To try to get my account of this bloodletting back to London, I had to go into the Vilnius Parliament building, defended by men holding hoses connected to tanks full of gasoline. There I could telephone my wife in Moscow, who would take down my perhaps slightly hysterical story and pass it on to my newspaper’s London office, using a primitive version of the internet. Given the fairly strong possibility that the K.G.B. could have attacked the building while I telephoned, so causing me and everyone in it to be burned to death, it has always annoyed me a bit that it got less attention than it should, and I sympathize strongly with all foreign correspondents in the same plight, which they often are.
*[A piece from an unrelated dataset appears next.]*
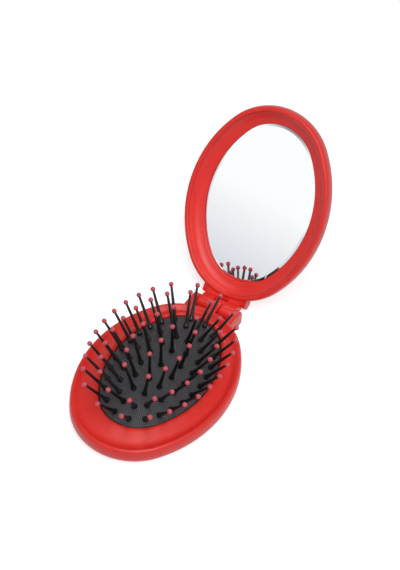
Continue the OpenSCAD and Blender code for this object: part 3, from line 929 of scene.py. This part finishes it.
class BRUSH_OT_mirror(Operator):
    """Sweep the mirror glass with its ground bevel"""

    bl_idname = "brush.mirror"
    bl_label = "Mirror glass"

    def execute(self, context):
        scene = context.scene
        body, lid = scene.brush_body, scene.brush_lid
        edge = lid.mirror_inset + 0.2 * MM
        depth = lid.mirror_depth
        profile = [
            (edge + lid.bevel, depth), (edge, depth + 0.2 * MM), (edge, depth + lid.glass - 0.1 * MM),
            (edge + 0.1 * MM, depth + lid.glass),
        ]
        bm = bmesh.new()
        sweep_oval(bm, Oval(body), profile, fill=True)
        put_on_lid(scene, bm)
        make_piece("mirror_pane", bm, silvered_glass(), "lid", ["mirror_glass"], sharp=math.radians(10))
        return {"FINISHED"}


class BRUSH_OT_hidden_pieces(Operator):
    """Finish the underside, the push pad and the inner pieces that stay as modelled"""

    bl_idname = "brush.hidden_pieces"
    bl_label = "Underside and inner pieces"

    def execute(self, context):
        for name in ("base_back", "push_pad"):
            dress_node(name, satin_red_abs())
        for name in ("clamp_ring", "pin_carrier"):
            dress_node(name, satin_black_abs())
        dress_node("hinge_pin", drawn_steel())
        dress_node("mirror_tape", foam_tape())
        return {"FINISHED"}


class BRUSH_OT_stage(Operator):
    """Lay the floor, hang the lamps and set up the camera"""

    bl_idname = "brush.stage"
    bl_label = "Stage"

    def execute(self, context):
        scene = context.scene
        stage = scene.brush_stage

        bm = bmesh.new()
        bmesh.ops.create_grid(bm, x_segments=1, y_segments=1, size=3.0)
        bmesh.ops.translate(bm, verts=bm.verts, vec=(0, 0, -0.0002))
        mesh = bpy.data.meshes.new("floor")
        bm.to_mesh(mesh)
        bm.free()
        floor = bpy.data.objects.new("floor", mesh)
        scene.collection.objects.link(floor)
        material, shader, tree = new_material("Matt white paper sweep")
        set_shader(shader, Base_Color=rgba(scene.brush_colours.floor), Roughness=0.9)
        # The floor's own glow is for the camera and for reflections alone, and keeps the shadow
        glow = add_node(tree, "ShaderNodeMath", {0: seen_or_reflected(tree), 1: 0.7}, operation="MULTIPLY")
        set_shader(shader, Emission_Color=(1, 1, 1, 1))
        tree.links.new(glow.outputs[0], shader.inputs["Emission Strength"])
        floor.data.materials.append(material)

        # The room by the sine of the elevation: pale grey near the horizon, a white wall from
        # 17 degrees up, and a dimmer ceiling
        world = bpy.data.worlds.new("Studio")
        scene.world = world
        world.use_nodes = True
        tree = world.node_tree
        background = tree.nodes["Background"]
        place = add_node(tree, "ShaderNodeTexCoord")
        split = add_node(tree, "ShaderNodeSeparateXYZ", {"Vector": place.outputs["Generated"]})
        sky = add_node(tree, "ShaderNodeValToRGB", {"Fac": split.outputs["Z"]})
        ramp = sky.color_ramp.elements
        ramp[0].position = 0.235
        ramp[0].color = linear("#D9DBE2") + (1,)
        ramp[1].position = 0.286
        ramp[1].color = (1, 1, 1, 1)
        for position, code in ((0.56, "#FFFFFF"), (0.7, "#828284"), (1.0, "#6E6E70")):
            step = ramp.new(position)
            step.color = linear(code) + (1,)
        light = {"Value": seen_or_reflected(tree), "To Min": stage.sky, "To Max": 1.0}
        strength = add_node(tree, "ShaderNodeMapRange", light)
        tree.links.new(sky.outputs["Color"], background.inputs["Color"])
        tree.links.new(strength.outputs["Result"], background.inputs["Strength"])

        for name, power, size, place in (
            ("key", stage.key, 0.4, (0.31, -0.25, 0.64)),
            ("top", stage.top, 0.45, (-0.03, 0, 0.75)),
        ):
            lamp = bpy.data.lights.new(name, "AREA")
            lamp.energy = power
            lamp.size = size
            holder = bpy.data.objects.new(name, lamp)
            scene.collection.objects.link(holder)
            holder.location = place
            holder.rotation_euler = (Vector((0, 0.03, 0.01)) - Vector(place)).to_track_quat("-Z", "Y").to_euler()

        az, el, roll = stage.azimuth, stage.elevation, stage.roll
        back = Vector((math.sin(az) * math.cos(el), -math.cos(az) * math.cos(el), math.sin(el)))
        right = Vector((math.cos(az), math.sin(az), 0))
        up = back.cross(right)
        right, up = right * math.cos(roll) + up * math.sin(roll), up * math.cos(roll) - right * math.sin(roll)
        target = Vector((0, 0.030, 0.0235)) + right * stage.aim_right + up * stage.aim_up
        camera = bpy.data.objects.new("camera", bpy.data.cameras.new("camera"))
        scene.collection.objects.link(camera)
        camera.data.lens = stage.scale * stage.distance / MM / PICTURE * SENSOR
        camera.matrix_world = Matrix((right, up, back)).transposed().to_4x4()
        camera.location = target + back * stage.distance
        scene.camera = camera
        scene.view_settings.view_transform = "Standard"
        return {"FINISHED"}


class BRUSH_PT_panel(Panel):
    """Lists the pieces of the hairbrush and their sizes"""

    bl_idname = "BRUSH_PT_panel"
    bl_label = "Hairbrush"
    bl_space_type = "VIEW_3D"
    bl_region_type = "UI"
    bl_category = "Hairbrush"

    def draw(self, context):
        for operator in OPERATORS:
            self.layout.operator(operator.bl_idname)
        for name, group in GROUPS.items():
            box = self.layout.box()
            box.label(text=group.__name__)
            for key in group.__annotations__:
                box.prop(getattr(context.scene, name), key)


GROUPS = {
    "brush_body": BrushBody,
    "brush_cushion": BrushCushion,
    "brush_pins": BrushPins,
    "brush_lid": BrushLid,
    "brush_hinge": BrushHinge,
    "brush_colours": BrushColours,
    "brush_stage": BrushStage,
}
OPERATORS = (
    BRUSH_OT_base_shell,
    BRUSH_OT_hinge_bracket,
    BRUSH_OT_cushion,
    BRUSH_OT_pins,
    BRUSH_OT_tips,
    BRUSH_OT_lid_shell,
    BRUSH_OT_lid_knuckles,
    BRUSH_OT_mirror_frame,
    BRUSH_OT_mirror,
    BRUSH_OT_hidden_pieces,
    BRUSH_OT_stage,
)


def register():
    for name, group in GROUPS.items():
        bpy.utils.register_class(group)
        setattr(bpy.types.Scene, name, PointerProperty(type=group))
    for operator in OPERATORS:
        bpy.utils.register_class(operator)
    bpy.utils.register_class(BRUSH_PT_panel)


def unregister():
    bpy.utils.unregister_class(BRUSH_PT_panel)
    for operator in reversed(OPERATORS):
        bpy.utils.unregister_class(operator)
    for name, group in reversed(GROUPS.items()):
        delattr(bpy.types.Scene, name)
        bpy.utils.unregister_class(group)


def main():
    register()
    bpy.ops.brush.base_shell()
    bpy.ops.brush.hinge_bracket()
    bpy.ops.brush.cushion()
    bpy.ops.brush.pins()
    bpy.ops.brush.tips()
    bpy.ops.brush.lid_shell()
    bpy.ops.brush.lid_knuckles()
    bpy.ops.brush.mirror_frame()
    bpy.ops.brush.mirror()
    bpy.ops.brush.hidden_pieces()
    bpy.ops.brush.stage()


if __name__ == "__main__":
    main()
These events actually made me less keen on bloodshed, however justified, than I had been during all the years of peace, though they also made me almost biblically furious with Russians, all Russians without exception, for many irrational months afterwards. But I remember one other thing about them. The Lithuanians were determined to fight the Soviets to the death, having failed to do so fifty years before. So they had robbed every construction site in the city to build rough fortifications, of concrete blocks and anything else they could find, around the major public buildings of Vilnius. In the freezing January night, they camped in these makeshift castles, not knowing what might come out of the dark to assail them. It was Kevin Connolly, a fine journalist then reporting for the B.B.C., who looked out on the desolate scene of tiny fires amid crude barricades, and huddled civilians clutching what weapons they could find, and quoted the words “I have seen him in the watch-fires of a hundred circling camps.” I think all of us there knew what he was talking about.